Eau de France – the story of a perfume icon

January 28, 2021

Sensuality, richness, premium ingredients – those are the qualities of the best perfumes in the world. And none fit this description better than the luxurious French scents.

Modern perfume was born in Italy

The word perfume traces its origin to the Latin phrase “per fumus”, meaning through smoke. Let us trace the path of European perfumery through the story of two countries …

City of Florence (NINU personal archive
City of Florence (Photo: NINU personal archive)

Perfumes made their way to Europe in the 13th century. Exotic fragrances were first brought by the Crusaders from Palestine, and they immediately captured the attention of the continent.

In Medieval times, Italian perfumers arrived to a breakthrough that shook the foundations of the perfume world: aqua mirabilis. The “wonderful water” was a 95% alcohol solution to which they added fragrances to create potent scents.

This discovery crowned Venice as Europe’s queen perfumes. The already well-established trade city had access to exotic flowers, oil, herbs, and other scented ingredients from the Middle and the Far East. Italian masters used them to craft unique scents, and its exotic luxury enthralled many – among them one young girl, who took the Italian perfume legacy to France.

“..a girl from Florence has sparked a love story between perfumes and France.”

Catherine de Medici (Photo: Accademia di Firenze)

At only 14, Catherine de Medici married Henry II and became the queen of France. When she moved to her new home, the girl brought along her personal perfumer Renato Bianco. When she introduced him to the court, the royals were immediately hooked.

It marked a moment when a young girl from Florence has sparked a love story between perfumes and France.

The rise of the French perfume

In the 18th century, during the reign of Louis XIV, The Sun King, the country advanced and perfected the art of perfumery. Louis’ court was called “la cour parfumée” (the perfumed court), and the King demanded a new scent each day of the week. Fueled by this love of its aristocrats, perfumes made in France became an international cultural icon and remained so until this day. 

Provence, the land of flowers

Today, Provence is famed for its endless fields of lavender, but the region is full of blooming beauty. During the time of The Sun King, one particular city in the area began attracting attention.

Lavander field (Photo: Pixabay)

The picturesque town Grasse became the cradle of the French perfume industry by using their ideal climate to grow flowers. Moderate temperatures, an abundance of sunshine, and fertile soils encouraged a rich harvest of jasmine, rose, mimosa, orange blossom, and other plants that give potent perfume oils.

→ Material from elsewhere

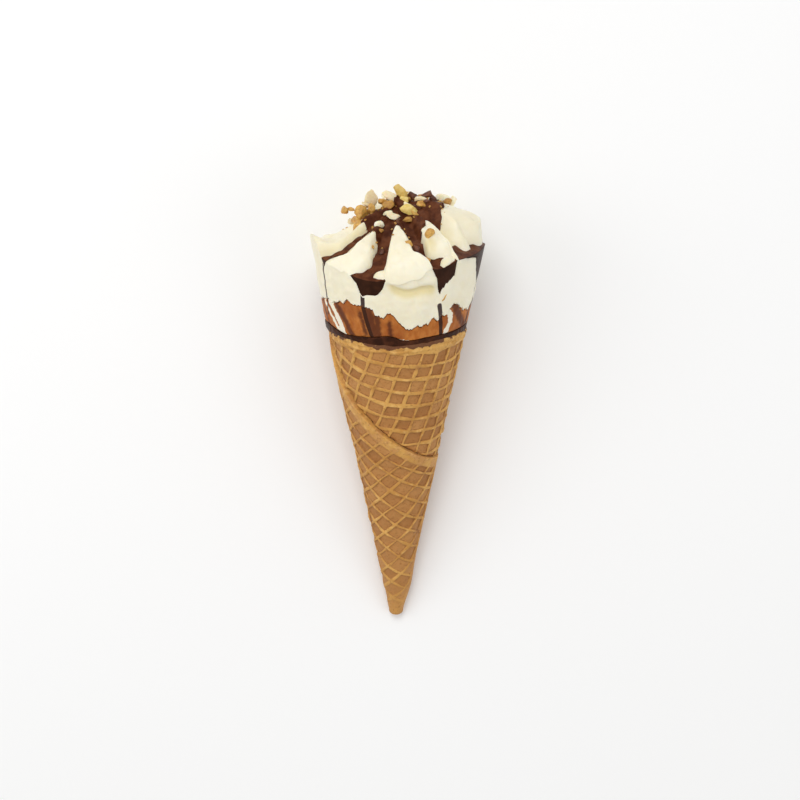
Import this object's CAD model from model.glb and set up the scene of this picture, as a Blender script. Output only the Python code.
# %% [markdown]
# # A filled waffle cone with a piped rosette, lying on a table
# The real thing is a sheet of wafer, baked between two engraved plates and rolled into a
# cone while hot. It is filled with vanilla ice cream, piped into eight lobes inside a paper
# sleeve, with chocolate sauce between the lobes and chopped nuts on the crown. The sleeve
# is gone, but its smooth cone shape is left on the ice cream.
#
# Everything is worked out along the cone's own axis first, in millimetres: Z runs up the
# axis from the point where the sides would meet, and azimuth 0 is the side that faces up.
# One function then lays every point down where the frame has the cone.

# %% Tools and the frame
import math
import random

import bpy
import bmesh
import numpy as np
from mathutils import Matrix, Vector


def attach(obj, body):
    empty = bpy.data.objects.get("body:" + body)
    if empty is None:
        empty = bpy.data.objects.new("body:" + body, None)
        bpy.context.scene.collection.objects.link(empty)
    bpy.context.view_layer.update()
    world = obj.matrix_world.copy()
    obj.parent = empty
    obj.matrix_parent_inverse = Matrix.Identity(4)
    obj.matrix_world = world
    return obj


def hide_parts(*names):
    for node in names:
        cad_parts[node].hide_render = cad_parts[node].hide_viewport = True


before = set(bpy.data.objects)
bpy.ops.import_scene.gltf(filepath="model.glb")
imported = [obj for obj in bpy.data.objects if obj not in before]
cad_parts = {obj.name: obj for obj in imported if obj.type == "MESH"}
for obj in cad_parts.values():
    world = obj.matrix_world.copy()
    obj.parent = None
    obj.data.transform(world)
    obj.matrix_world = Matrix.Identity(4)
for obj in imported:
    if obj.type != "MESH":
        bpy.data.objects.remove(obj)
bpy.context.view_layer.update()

# %% [markdown]
# ## The cone's measures
# These are the same driving sizes that the solids were made from. The place of the cone on
# the floor isn't typed in: the wafer's tip is the frame's point with the lowest y, and it
# lies on the axis, so it says where the axis is.

# %% Sizes in millimetres and degrees
RIM_RADIUS = 24.0
HALF_ANGLE = math.radians(11.67)
WALL = 2.2
TIP_RADIUS = 2.6
# The rounded tip's lowest point on the axis, counted from where the sides would meet
TIP_POLE = 10.4
# Clearance between neighbours, and how much of the underside lies pressed flat
GAP = 0.3
FLOOR_CUT = 0.35
SLOPE = math.tan(HALF_ANGLE)
RIM_Z = RIM_RADIUS / SLOPE
RIM_SLANT = RIM_RADIUS / math.sin(HALF_ANGLE)
TIP_SLANT = TIP_RADIUS / math.sin(HALF_ANGLE)

tip = min((v.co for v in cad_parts["waffle_cone"].data.vertices), key=lambda co: co.y)
MIDDLE_X = -1000.0 * tip.x
MIDDLE_Y = TIP_POLE * math.cos(HALF_ANGLE) - 1000.0 * tip.y
print("axis offset in mm:", round(MIDDLE_X, 3), round(MIDDLE_Y, 3))


def smooth(value):
    """Ease from 0 to 1: 3 t squared minus 2 t cubed, with t kept between 0 and 1."""
    t = np.clip(value, 0.0, 1.0)
    return t * t * (3.0 - 2.0 * t)


def polar(radius, azimuth, z):
    """Points at a radius and azimuth in degrees, with azimuth 0 toward -Y."""
    turn = np.radians(azimuth)
    radius, turn, z = np.broadcast_arrays(radius, turn, z)
    return np.stack((radius * np.sin(turn), -radius * np.cos(turn), z), axis=-1)


def turn_over(points):
    """Tip the axis down to the floor: y' = y sin a + z cos a, z' = z sin a - y cos a."""
    x, y, z = np.moveaxis(np.asarray(points, float), -1, 0)
    along = y * math.sin(HALF_ANGLE) + z * math.cos(HALF_ANGLE)
    above = z * math.sin(HALF_ANGLE) - y * math.cos(HALF_ANGLE)
    return np.stack((x, along, above), axis=-1)


def lay_down(points, clearance=0.0):
    """Local millimetres to metres on the floor; what would dip under it is pressed flat."""
    laid = turn_over(points)
    laid[..., 0] -= MIDDLE_X
    laid[..., 1] -= MIDDLE_Y
    laid[..., 2] = np.maximum(laid[..., 2] - FLOOR_CUT, clearance)
    return laid * 0.001


# %% [markdown]
# ## Camera
# The photo looks at the cone from 19 degrees above the square view of its axis, from about
# three quarters of a metre away. The camera is placed on the cone's own axes and laid down
# with the same turn as everything else. It is then turned by a few pixels' worth, so that
# the cone falls where it does in the photo's frame without any shift.

# %% The camera at the photo's angle
LOOK_ELEVATION = math.radians(18.91)
LOOK_DISTANCE = 768.0
LOOK_HEIGHT = 72.0
FOCAL_PIXELS = 2196.8
FRAME_PIXELS = 800.0
AIM_PIXEL = (396.1, 450.4)
SENSOR_WIDTH = 36.0


def make_camera():
    """Camera basis: back along the sight line, right along X, up square to both."""
    sight = np.array((0.0, -math.cos(LOOK_ELEVATION), math.sin(LOOK_ELEVATION)))
    back = turn_over(sight)
    up = turn_over((0.0, math.sin(LOOK_ELEVATION), math.cos(LOOK_ELEVATION)))
    right = np.array((1.0, 0.0, 0.0))
    eye = turn_over(np.array((0.0, 0.0, LOOK_HEIGHT)) + LOOK_DISTANCE * sight)
    eye = (eye - np.array((MIDDLE_X, MIDDLE_Y, FLOOR_CUT))) * 0.001
    sideways = (FRAME_PIXELS / 2.0 - AIM_PIXEL[0]) / FOCAL_PIXELS
    upward = (AIM_PIXEL[1] - FRAME_PIXELS / 2.0) / FOCAL_PIXELS
    forward = -back + right * sideways + up * upward
    forward = forward / np.linalg.norm(forward)
    right = np.cross(forward, up)
    right = right / np.linalg.norm(right)
    up = np.cross(right, forward)
    camera = bpy.data.cameras.new("camera")
    camera.sensor_width = SENSOR_WIDTH
    camera.lens = SENSOR_WIDTH * FOCAL_PIXELS / FRAME_PIXELS
    camera.clip_start = 0.01
    holder = bpy.data.objects.new("camera", camera)
    bpy.context.scene.collection.objects.link(holder)
    turn = Matrix((right, up, -forward)).transposed().to_4x4()
    turn.translation = Vector(eye)
    holder.matrix_world = turn
    bpy.context.scene.camera = holder
    return holder


camera_object = make_camera()
print("camera at", [round(v, 3) for v in camera_object.matrix_world.translation])

# %% [markdown]
# ## Floor and light
# A white sweep and three soft boxes, as in a packshot: a big one over the crown, a wide one
# at the left, and a weak one at the right. Large lamps give the cream its soft folds, and
# the chocolate its broad dull glints.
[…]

It quickly elevated Grasse to become the center of French perfumery, and later – a global perfume capital.

Natural is the way

As perfumes became a mandatory beauty accessory, the demand exploded, and everyone wanted to monetize this new trend. The beauty market was flooded with cheaper, more affordable perfumes, but easier access came at the price of sacrificing quality. The production of natural fragrances, extracted from plants, simply could not keep up with the demand, so companies started using synthetic fragrances.

Those can be produced regardless of the climate, soil, and other natural conditions.

But high-end perfumes and brands with a tradition still swear on natural fragrances, firm in their belief that lab-mixed chemicals cannot replace flowers bathed in the Mediterranean sun on small local plantations.

Add to that the tradition passed from generation to generation, unique family recipes, and carefully perfected techniques, and you can understand why French perfumes remain unchallenged on their throne.

The perfect blend of tradition, a sense of luxury, and sensuality, topped off by the unmatched quality of pure essential oils, results in the best perfumes in the world.